FAQ: Things to Do in Marrakech
What are the best things to do in Marrakech?
The non-negotiables: Jemaa el-Fna at dusk, the Bahia Palace, Majorelle Garden, a traditional hammam, the souks, and at least one meal that wasn’t chosen from a menu displayed in four languages. Beyond those, the best things to do in Marrakech depend on how long you have and what kind of traveler you are — which is what the rest of this guide is for.
Is 3 days enough for Marrakech?
Yes, for a first visit covering the main attractions. You’ll fit in Jemaa el-Fna, two or three palaces or gardens, a hammam, the souks, and a decent amount of wandering. For a more relaxed experience, or if you want to add a cooking class, a day trip, or the hidden gems that most visitors miss, four to five days is more comfortable.

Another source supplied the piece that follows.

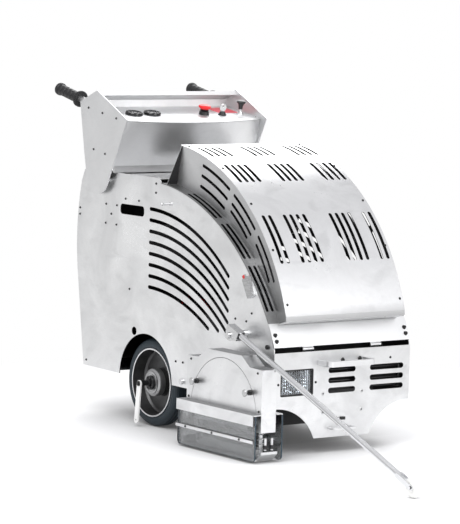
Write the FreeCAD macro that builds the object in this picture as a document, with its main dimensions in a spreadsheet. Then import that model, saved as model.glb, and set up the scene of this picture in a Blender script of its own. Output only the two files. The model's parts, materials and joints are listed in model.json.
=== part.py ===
import FreeCAD, Part
import math
import os
import re

V = FreeCAD.Vector
doc = FreeCAD.newDocument("concrete_saw")
sheet = doc.addObject("Spreadsheet::Sheet", "Dimensions")

# Walk-behind early-entry concrete saw, millimetres.  The geometry is laid out from the rear axle:
# +X forward, +Y to the machine's left, +Z up, with the floor at zero.  Each finished piece is then
# moved by rear_axle_x and centre_plane_y, so that the row's origin is on the floor in the middle
# of the whole footprint, which the pointer arm and the blade guard make lopsided.
DIMENSIONS = {
    "rear_axle_x": -433.2, "centre_plane_y": 48.25,
    # sheet-metal body
    "body_half": 261, "sheet": 3, "thin_sheet": 2, "body_floor": 150, "deck_z": 790,
    "front_x": 672, "front_top": 314, "front_bottom": 47, "front_foot_half": 106,
    "corner_arc_y": 250, "corner_arc_z": -10, "corner_arc_radius": 155,
    "rim_arc_x": -20, "rim_arc_z": 33, "rim_arc_radius": 750, "rim_arc_start": 84.7, "rim_arc_end": 25,
    "arch_x": -17, "arch_z": 145, "arch_radius": 150,
    "louvre_radius": 663, "louvre_width": 12, "louvre_pitch": 35.6, "louvre_rear_x": -12,
    "slot_low": 190, "slot_pitch": 31, "slot_height": 17,
    "lamp_low_y": -236, "lamp_high_y": -112, "lamp_low_z": 181, "lamp_high_z": 262,
    # hood
    "hood_arc_x": 35, "hood_arc_z": 236, "hood_arc_radius": 673, "hood_half": 228,
    "hood_rear_angle": 84, "hood_front_angle": 16.2, "hinge_x": 662, "hinge_z": 322,
    "band_inner": 751, "band_outer": 753, "band_front_angle": 23.3, "band_rear_angle": 84.5,
    "cheek_y": 220, "vent_width": 12, "ledge_vent_width": 10, "vent_pitch": 24.5,
    # console
    "console_y": 275, "dash_front_x": -165, "dash_front_z": 969, "dash_angle": 9, "dash_depth": 203.5,
    "dash_bow": 43, "dash_back_top": 1024, "console_foot": 797,
    "handle_y": 264, "tube_radius": 11, "grip_radius": 18, "grip_length": 136, "handle_angle": 12.3,
    "grip_x": -425, "grip_z": 1023.5,
    "gauge_radius": 29, "gauge_height": 11,
    # running gear
    "axle_z": 140, "tyre_radius": 140, "bead_radius": 110, "tyre_outer_y": 249, "tyre_width": 58,
    "hub_radius": 43, "hub_nut_radius": 22, "dish_depth": 47, "stub_radius": 10, "running_gap": 0.05,
    "lever_y": 294, "lever_pin_radius": 7,
    "front_wheel_x": 255, "front_wheel_radius": 50, "front_wheel_width": 35, "front_wheel_y": 28,
    "column_radius": 8,
    # blade, its guard and the skid plate
    "blade_x": 540, "blade_y": -328, "blade_z": 146, "blade_radius": 127, "blade_thickness": 2.6,
    "guard_outer_y": -351, "guard_inner_y": -297, "guard_bottom": 89,
    "cover_radius": 172, "cover_z": 120, "cover_bottom": 147, "cover_gap": 1.5,
    "rail_low": 112, "rail_high": 145, "rail_rear": 341, "rail_front": 740,
    "skirt_outer_y": -385, "skirt_inner_y": -276, "skirt_thickness": 5, "skirt_bottom": 5,
    "skid_low": 4, "skid_thickness": 6, "skid_half": 42, "skid_rear": 352, "skid_front": 724,
    "post_rear": 378, "post_front": 704, "post_radius": 6, "guide_low": 112,
    # drive
    "crank_x": 300, "crank_z": 330, "crank_pulley": 48, "arbor_pulley": 34, "belt_y": -226,
    "belt_width": 12, "belt_thickness": 7, "arbor_radius": 9,
    # pointer arm
    "pointer_y": -307, "pivot_x": 517, "pivot_z": 355, "pointer_angle": 21.4, "pointer_offset": 18.6,
    "pointer_length": 942, "pointer_radius": 9, "pointer_wheel_radius": 30,
    # fasteners
    "screw_radius": 2.2, "head_radius": 4, "head_height": 2.5,
}
for row, (alias, value) in enumerate(DIMENSIONS.items(), start=1):
    sheet.set(f"A{row}", alias)
    sheet.set(f"B{row}", str(value))
    sheet.setAlias(f"B{row}", alias)
doc.recompute()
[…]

What is Marrakech famous for?
Jemaa el-Fna — one of the great public squares of the world. The Medina’s souks and the crafts they sell. The palaces and gardens. The food. The hammam tradition. The architecture of the riads. And increasingly, the quality of the restaurants, the design hotels, and a contemporary Moroccan culture that’s more sophisticated than most visitors expect before they arrive.
Is Marrakech safe for tourists?
Yes. Marrakech is one of North Africa’s most visited cities and has a well-established infrastructure for tourism. Standard urban precautions apply — keep an eye on bags in the busy souks, use licensed guides if you want a guide, book taxis through your accommodation for the first few trips until you understand the city’s geography. Nothing out of the ordinary for a major city.
What should tourists not miss in Marrakech?
Jemaa el-Fna at dusk, the Ben Youssef Madrasa’s courtyard, the Bahia Palace, Majorelle Garden before the crowds, a neighborhood hammam, and at least one morning of genuine wandering in the Medina with nowhere specific to be. The city rewards slow walking and curiosity more than most places.